His home reflects this creative sensibility. He speaks proudly of contributing to its design, blending architectural influences in ways that mirror the fusion of styles found in his theatre work.
Books were another important part of his upbringing. His mother maintained an extensive library, fostering a household culture of reading. Agatha Christie, Jeffrey Archer, Georgette Heyer, and countless other writers influenced his imagination, with some eventually inspiring theatrical adaptations and original works.
Today, declining eyesight has made reading more difficult, prompting a shift toward television. British comedies, crime dramas, and investigative series continue to captivate him. Yet the storyteller’s curiosity remains intact.
Dharmasena describes himself as retired, managing what remains of his plantation interests while continuing to engage with theater whenever opportunities arise.
He has mellowed, he admits. The quick temper of youth has largely disappeared, much to the amusement of long-time cast members who occasionally claim they miss the fiery director he once was. Age, he says, chuckling, changes perspective.
Looking back across a life that has traversed privilege and loss, plantations and playhouses, mathematics and comedy, Indu Dharmasena remains refreshingly unpretentious about his accomplishments. He has never sought grand labels or lofty artistic status.

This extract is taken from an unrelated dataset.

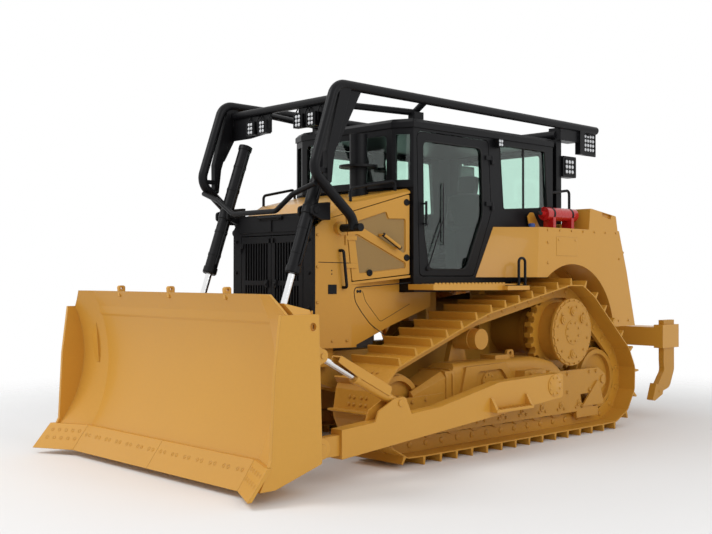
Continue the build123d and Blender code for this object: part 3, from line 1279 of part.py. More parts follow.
def make_push_arm():
    """Box arm with its socket, a hanging step, the tilt ears and the front tongue."""
    y0, y1 = ARM_INNER, ARM_OUTER
    arm = side_plate([(508, 445, 30), (508, 670, 40), (1441, 648), (2223, 500), (3320, 424),
                      (3320, 204)], y0, y1)
    arm -= disc(TRUNNION_X, TRUNNION_Z, BALL_BORE, y0 - 1, y1 - 20)
    middle = TILT_Y
    ear = [(2500, 440), (2560, 470), (2630, 616, 40), (2750, 616, 40), (2933, 530),
           (2975, 430)]
    arm += cheeks(ear, middle, TILT_BARREL_R + 6, 14)
    boss = disc(TILT_EYE_X, TILT_EYE_Z, 34, middle + 27, middle + TILT_BARREL_R + 8)
    arm += [boss, mirror(boss, about=Plane.XZ.offset(-middle))]
    arm += disc(TILT_EYE_X, TILT_EYE_Z, TILT_PIN_R, middle - 58, middle + 58)
    half = ARM_TONGUE / 2
    tongue = lug(FRONT_PIN_X, FRONT_PIN_Z, 75, [(3300, 385), (3300, 230)], middle - half,
                 middle + half)
    tongue -= disc(FRONT_PIN_X, FRONT_PIN_Z, FRONT_PIN_R + GAP, y0, y1)
    arm += tongue
    # step that hangs beside the arm
    arm += block(1060, 1580, y1 + 10, y1 + 80, 398, 424)
    for x in (1060, 1550):
        arm += front_plate([(y1 - 2, 400), (y1 - 2, 520), (y1 + 14, 520), (y1 + 80, 410),
                            (y1 + 80, 398)], x, x + 30)
    return arm


def make_tilt_barrel():
    """Tilt cylinder's barrel with the box plate that shields it."""
    barrel = make_barrel(TILT_EYE, TILT_ROD_EYE, TILT_Y, TILT_BARREL_LENGTH, TILT_BARREL_R,
                         TILT_ROD_R, 64, 40, 25, TILT_PIN_R)
    angle = math.degrees(math.atan2(TILT_ROD_EYE_Z - TILT_EYE_Z, TILT_ROD_EYE_X - TILT_EYE_X))
    shield = side_plate([(130, 6), (130, 62), (150, 80), (745, 80, 12), (745, 24), (520, 6)],
                        -48, 48)
    shield -= side_plate([(120, 0), (120, 66), (760, 66), (760, 0)], -40, 40)
    shield = Pos(TILT_EYE_X, TILT_Y, TILT_EYE_Z) * Rot(0, -angle, 0) * shield
    return barrel + shield


def make_tilt_rod():
    rod = round_between(TILT_EYE, TILT_ROD_EYE, 110, TILT_LENGTH, TILT_Y, TILT_ROD_R)
    rod += disc(TILT_ROD_EYE_X, TILT_ROD_EYE_Z, 44, TILT_Y - 22, TILT_Y + 22)
    return rod - disc(TILT_ROD_EYE_X, TILT_ROD_EYE_Z, TILT_BLADE_PIN_R + TILT_DRIFT,
                      TILT_Y - 30, TILT_Y + 30)


YOKE = (YOKE_X, YOKE_Z)
LIFT_EYE = (LIFT_EYE_X, LIFT_EYE_Z)


def make_lift_barrel():
    """Lift cylinder's barrel, carried by trunnions part way along it."""
    body = round_between(YOKE, LIFT_EYE, -LIFT_ABOVE, LIFT_BELOW, LIFT_Y, LIFT_BARREL_R)
    for a, b, r in ((-LIFT_ABOVE, -LIFT_ABOVE + 40, LIFT_BARREL_R + 6),
                    (-36, 36, LIFT_BARREL_R + 8), (LIFT_BELOW - 60, LIFT_BELOW - 8,
                                                   LIFT_BARREL_R + 7)):
        body += round_between(YOKE, LIFT_EYE, a, b, LIFT_Y, r)
    half = LIFT_BARREL_R + 38
    body += disc(YOKE_X, YOKE_Z, YOKE_PIN_R, LIFT_Y - half, LIFT_Y + half)
    body += round_between(YOKE, LIFT_EYE, -LIFT_ABOVE + 60, LIFT_BELOW - 90,
                          LIFT_Y - LIFT_BARREL_R - 3, 9)
    return body - round_between(YOKE, LIFT_EYE, -LIFT_ABOVE + 30, LIFT_BELOW + 1, LIFT_Y,
                                LIFT_ROD_R + GAP)


def make_lift_rod():
    length = math.dist(YOKE, LIFT_EYE)
    rod = round_between(YOKE, LIFT_EYE, length - LIFT_ROD_LENGTH, length, LIFT_Y, LIFT_ROD_R)
    rod += disc(LIFT_EYE_X, LIFT_EYE_Z, 48, LIFT_Y - 26, LIFT_Y + 26)
    return rod + disc(LIFT_EYE_X, LIFT_EYE_Z, 26, LIFT_Y - 38, LIFT_Y + 38)


# ---------------------------------------------------------------- blade
# front of the moldboard: y, then x of the top, of the middle and of the foot
BLADE_SECTIONS = [
    (-SIDE_PLATE_Y, 4015, 3838, 4072.2, 4183.1),
    (-CREASE_HALF, 3925, 3765, 3927.8, 4027),
    (CREASE_HALF, 3925, 3765, 3927.8, 4027),
    (SIDE_PLATE_Y, 4015, 3838, 4072.2, 4183.1),
]
BLADE_TOP = 1443
BLADE_MIDDLE = 810
BLADE_FOOT = 254           # top of the cutting edge
BLADE_BASE = 120           # bottom of the plate behind the cutting edge
# cutting edge and end bits: y, x of the upper front edge, x of the lower front edge
EDGE_SECTIONS = [(0, 3966, 4117), (CREASE_HALF, 3966, 4117), (TIP_HALF, 4137, TIP_X)]
EDGE_SEAM = 1.5            # half the seam between two cutting edges


def blade_section(y, top, middle, foot, base):
    """Section of the moldboard: its front moved back to give its rear."""
    plane = Plane(origin=(0, y, 0), x_dir=(1, 0, 0), z_dir=(0, -1, 0))
    b = BLADE_PLATE
    edges = [
        ThreePointArc((top, BLADE_TOP), (middle, BLADE_MIDDLE), (foot, BLADE_FOOT)),
        Line((foot, BLADE_FOOT), (base, BLADE_BASE)),
        Line((base, BLADE_BASE), (base - b - 8, BLADE_BASE)),
        Line((base - b - 8, BLADE_BASE), (foot - b - 8, BLADE_FOOT)),
        ThreePointArc((foot - b - 8, BLADE_FOOT), (middle - b, BLADE_MIDDLE),
                      (top - b - 4, BLADE_TOP)),
        Line((top - b - 4, BLADE_TOP), (top, BLADE_TOP)),
    ]
    return plane * make_face(Wire(edges))


def moldboard():
    faces = [blade_section(*section) for section in BLADE_SECTIONS]
    sheets = [loft([a, b], ruled=True) for a, b in zip(faces, faces[1:])]
    return sheets[0] + sheets[1] + sheets[2]


def edge_piece(a, b, grow):
    """Cutting plate between two stations, grown backward and outward by an amount."""
    depth = EDGE_THICKNESS / math.sin(math.atan2(200, 151))
    faces = []
    for station, way in ((a, -1), (b, 1)):
        y, top, foot = station
        plane = Plane(origin=(0, y + way * grow, 0), x_dir=(1, 0, 0), z_dir=(0, -1, 0))
        z0, z1 = TIP_Z, BLADE_FOOT
        faces.append(plane * outline([(top, z1 + grow), (foot, z0), (foot - depth - grow, z0),
                                      (top - depth - grow, z1 + grow)]))
    return loft(faces, ruled=True)


def make_cutting_edges():
    """Two straight edges and two end bits, butted together."""
    middle, corner, tip = EDGE_SECTIONS
    edge = edge_piece((middle[0] + EDGE_SEAM, *middle[1:]),
                      (corner[0] - EDGE_SEAM, *corner[1:]), 0)
    share = EDGE_SEAM / (tip[0] - corner[0])
    bit = edge_piece([a + (b - a) * share for a, b in zip(corner, tip)], tip, 0)
    return group(edge, bit, mirrored(edge), mirrored(bit))


def make_blade():
    """Moldboard with wings, side plates, back beams and the ears of arms and cylinders."""
    blade = moldboard()
    side = side_plate([(3994, 1308, 12), (3644, 1301, 12), (3613, 329), (3613, 226, 20),
                       (4046, 96), (4180, 96), (4078, 300), (4048, 884)],
                      SIDE_PLATE_Y, BLADE_HALF)
    side -= disc(3700, 1210, 30, SIDE_PLATE_Y - 1, BLADE_HALF + 1)
    lower = [(3620, 226), (3620, 520), (3768, 575), (3790, 480), (3905, 240), (4000, 125),
             (3960, 125)]
    upper = [(3680, 1150), (3680, 1330), (3880, 1380), (3835, 1240), (3785, 1150)]
    half = SIDE_PLATE_Y
    blade += side_plate(lower, -half, half) + side_plate(upper, -half, half)
    blade += [side, mirrored(side)]
    web = [(3640, 500), (3700, 1170), (3790, 1170), (3750, 900), (3755, 700), (3785, 500)]
    for y in BLADE_WEBS:
        blade += side_plate(web, y - 12, y + 12)
    # sloped caps over the joint of the wings and the side plates
    cap = front_plate([(CREASE_HALF + 150, 1460), (BLADE_HALF + 5, 1460), (BLADE_HALF + 5, 1300),
                       (SIDE_PLATE_Y - 4, 1300)], 3500, 4200)
    blade -= [cap, mirrored(cap)]
    for y in (-760, 0, 760):
        tab = side_plate([(3860, 1380), (3860, 1492, 20), (3925, 1492, 20), (3915, 1400)],
                         y - 15, y + 15)
        blade += tab - disc(3892, 1468, 12, y - 20, y + 20)
    for side_sign in (-1, 1):
        y = side_sign * LIFT_Y
        root = [(3760, 760), (3760, 430)]
        blade += lug_pair(LIFT_EYE_X, LIFT_EYE_Z, 64, root, y, LIFT_EAR_GAP, 26)
        y = side_sign * TILT_Y
        root = [(3640, 440), (3640, 236)]
        blade += lug_pair(FRONT_PIN_X, FRONT_PIN_Z, 76, root, y, 42, EAR_THICKNESS)
        blade += disc(FRONT_PIN_X, FRONT_PIN_Z, FRONT_PIN_R, y - 76, y + 76)
        bracket = [(3640, 760), (3640, 1170), (3830, 1170), (3800, 800)]
        blade += side_plate(bracket, y - 66, y + 66)
        root = [(3645, 1120), (3645, 850)]
        blade += lug_pair(TILT_ROD_EYE_X, TILT_ROD_EYE_Z, 52, root, y, 27, 22)
        blade += disc(TILT_ROD_EYE_X, TILT_ROD_EYE_Z, TILT_BLADE_PIN_R, y - 56, y + 56)
    corner, tip = EDGE_SECTIONS[1:]
    room = edge_piece((-corner[0], *corner[1:]), corner, GAP)
    bit = edge_piece(corner, tip, GAP)
    return blade - [room, bit, mirrored(bit)]


# ---------------------------------------------------------------- export
os.makedirs("parts", exist_ok=True)

track = make_track()
save_pair("track", track)
save_pair("track_frame", make_track_frame())
save("sprockets", both(make_sprocket()))
save("final_drives", both(make_final_drive()))
idlers = [make_idler(FRONT_IDLER_X, FRONT_IDLER_R), make_idler(REAR_IDLER_X, REAR_IDLER_R)]
save("idlers", both(group(*idlers)))
rollers = [make_roller(roller_x(i)) for i in range(ROLLER_COUNT)]
save("rollers", both(group(*rollers, make_carrier())))

save("main_frame", make_main_frame())
save("rear_case", make_rear_case())
save("engine_block", make_engine())
save("belly_guard", make_belly_guard())
save("equalizer_bar", make_equalizer())
save("hood", make_hood())
save("side_panels", both(make_side_panels()))
save("radiator_guard", make_guard())
save_pair("engine_door", make_engine_door())
save_pair("grille_door", make_grille_door())

save("cab_shell", make_cab_shell())
save("cab_roof", make_cab_roof())
save("cab_glass", make_cab_glass())
save_pair("cab_door", make_cab_door())
save_pair("door_glass", make_door_glass())
save("operator_seat", make_seat())
save("console", make_console())

save_pair("fender", make_fender())
save("fuel_tank", make_fuel_tank())
save("walkways", both(group(make_walkway(), make_toe_step())))
save("exhaust_stack", make_exhaust())
save("sweeps", make_sweeps())
save("work_lamps", make_work_lamps())
save("handrails", make_handrails())
save("fire_extinguisher", make_extinguisher())

save("ripper_bracket", make_ripper_bracket())
save("ripper_lower_link", make_lower_link())
save("ripper_upper_links", make_upper_links())
save("ripper_beam", make_ripper_beam())
save("ripper_shanks", make_shanks())
save("ripper_barrels", make_ripper_barrels())
save("ripper_rods", make_ripper_rods())

save("trunnion_balls", both(make_ball()))
save_pair("push_arm", make_push_arm())
save_pair("tilt_barrel", make_tilt_barrel())
save_pair("tilt_rod", make_tilt_rod())
save_pair("lift_barrel", make_lift_barrel())
save_pair("lift_rod", make_lift_rod())
save("blade", make_blade())
save("cutting_edges", make_cutting_edges())
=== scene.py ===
import math

import bmesh
import bpy
from mathutils import Matrix, Vector


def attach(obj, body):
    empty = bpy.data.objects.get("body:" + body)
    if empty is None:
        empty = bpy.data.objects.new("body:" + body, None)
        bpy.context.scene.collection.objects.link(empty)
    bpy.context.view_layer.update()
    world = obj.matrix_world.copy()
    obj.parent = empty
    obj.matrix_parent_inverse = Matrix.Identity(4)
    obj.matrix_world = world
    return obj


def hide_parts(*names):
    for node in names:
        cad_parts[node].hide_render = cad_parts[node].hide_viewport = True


# Crawler dozer: finishes, fasteners, lamps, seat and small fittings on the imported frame.
# Metres.  Places along X are written from the sprocket axis, as in the part's source.

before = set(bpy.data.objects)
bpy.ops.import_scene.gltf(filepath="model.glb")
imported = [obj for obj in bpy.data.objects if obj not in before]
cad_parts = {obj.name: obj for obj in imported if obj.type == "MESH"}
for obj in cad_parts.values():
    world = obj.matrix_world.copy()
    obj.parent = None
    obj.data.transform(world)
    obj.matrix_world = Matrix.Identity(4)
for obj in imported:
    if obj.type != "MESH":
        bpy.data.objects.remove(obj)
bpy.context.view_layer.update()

# -------- machine dimensions
SPROCKET_X = -1.0865       # sprocket axis in the row frame
SPROCKET_Z = 1.02
TRACK_Y = 0.94
PITCH = 0.203
PIN_Z = 0.138              # pin line under the rollers
SHOE_FACE = 0.073          # outer face of a shoe, above its pin line
FRAME_FACE = 1.1           # outer face of a roller frame
DRUM_OUTER = 1.18
ARM_OUTER = 1.42
ARM_MIDDLE = 1.36
FENDER_HALF = 1.1
CAB_HALF = 0.8
GUARD_FRONT_X = 2.85
GUARD_HALF = 0.55
ENCLOSURE_FRONT = 2.82
ENCLOSURE_TAPER = 0.232
WALKWAY_TOP = 1.4995
BEDDING = 0.0005           # depth of a washer in its plate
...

Instead, he has spent decades doing something both simple and profound: helping people forget their troubles for a few hours and reminding them, through laughter, of their shared humanity. Today, he lives a contented life with his wife, Sanwada, who, apart from their shared love for their dog, also indulges in other interests such as painting, and together they demonstrate a perfect fit on stage and in real life. One cannot help but appreciate their conviviality and carefreeness; perhaps that is why they are relatable to actors of every age, from their generation to the next, as they continue to pursue their passion for theater in their own inimitable way.
In a world that often takes itself far too seriously, that may be one of the most meaningful legacies an artist can leave behind.